First I hit up some plant nurseries. I finally found a miracle berry bush, but apparently it would take two years before it will grow miracle berries. As I was looking at the Kangaroo Paws, and contemplating purchasing one, C. sent me a text that made me smile.

That smile lasted until I went out and found a parking ticket on my dash for forgetting I only fed the meter for 15 minutes. I was only over by 2 minutes. Oh well. Another text from C. erased the thought from my mind.

From there I headed to the Grove smack dab in the middle of L.A. I checked out a few stores, but didn't find anything interesting. I headed over to my true destination: The Los Angeles Farmers Market.

It certainly lived up to its name -- a mishmash hodgepodge of random stores and restaurants. I settled on a Maylasian food stand, and I bought a locally made soda called Lemon cola. It was rather refreshing. I checked out some of the stores, but only one was truly interesting: it hailed itself as a throwback from the forties and fifties, exclusively selling vintage toys and other trinkets. As I perused, a man said to me, "That shirt you're wearing belongs in here as well."
I had forgotten I was wearing my L.A. Aztec's shirt, the sadly defunct soccer team. It was nice someone caught the inside reference.

I got some homemade icecream from another stand, and then headed back to the Westside, so I could run by Target.

I only had one or two items to get, but ended up spending much longer than I wanted in there because of more texting with C.

I took a glorious nap, then helped Nat prepare for the big party the next day at the beach.

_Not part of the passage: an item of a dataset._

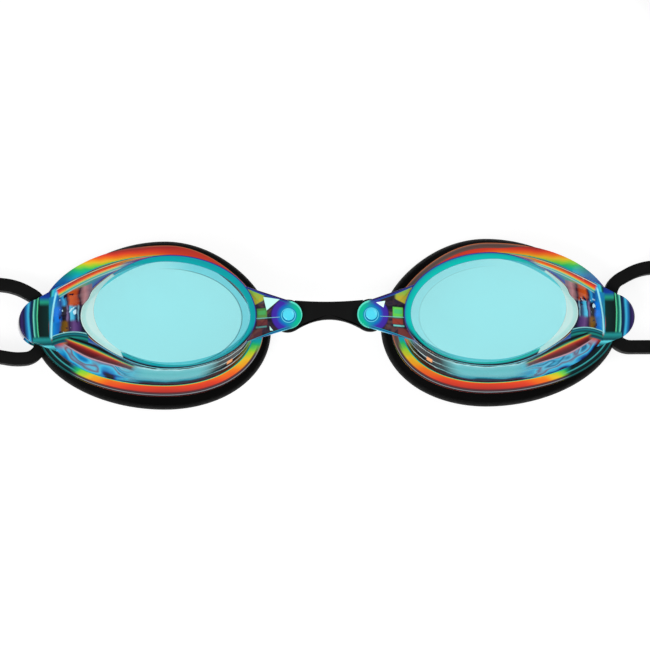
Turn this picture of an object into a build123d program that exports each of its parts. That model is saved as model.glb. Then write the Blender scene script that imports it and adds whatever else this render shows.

Today, all in all, was fairly glorious. I know tomorrow will be as well. I wonder if I'll get to see my old friend Sam on the beach?

Updating my Life

  • Jul. 3rd, 2009 at 6:05 PM

I miss posting in a blog. I think you might see a few more posts here, or I might just change to a new medium entirely. I've considered hiring Israel to design a quick site for me, but where I will find the money for that (it all seems to go to plants and parking tickets these days) I don't know.

Life has taken an exceedingly sharp turn for the strange and unusual. I will post a story or two about it later on tonight, but events have occurred after last weekend that are shaking my fundamental belief structure. I almost had it figured out, and here comes this wildcard who knocks all my scaffolding out from under me.

And you know what? I love it. That little tower of Babel I had built lead to nowhere interesting -- to the dreary gray of a lonely life.

But now how do I keep myself occupied? I have spent so long training my mind to stay off certain subjects that to allow them to linger again is flirting with folly.

I am going to say something unperceptive and obvious, yet true: Everything I have ever done was leading up to this moment, and the reason things turned out the way they did was because of the things, good and bad, I have done in the past.

Wow, my literary toes are curling just saying the cliche phrase.

Enough! Enough for now. Maybe I'll practice some guitar, or clean my room, or cook, or work some more on my plants. Do anything rather than sit here, trapped with my thoughts.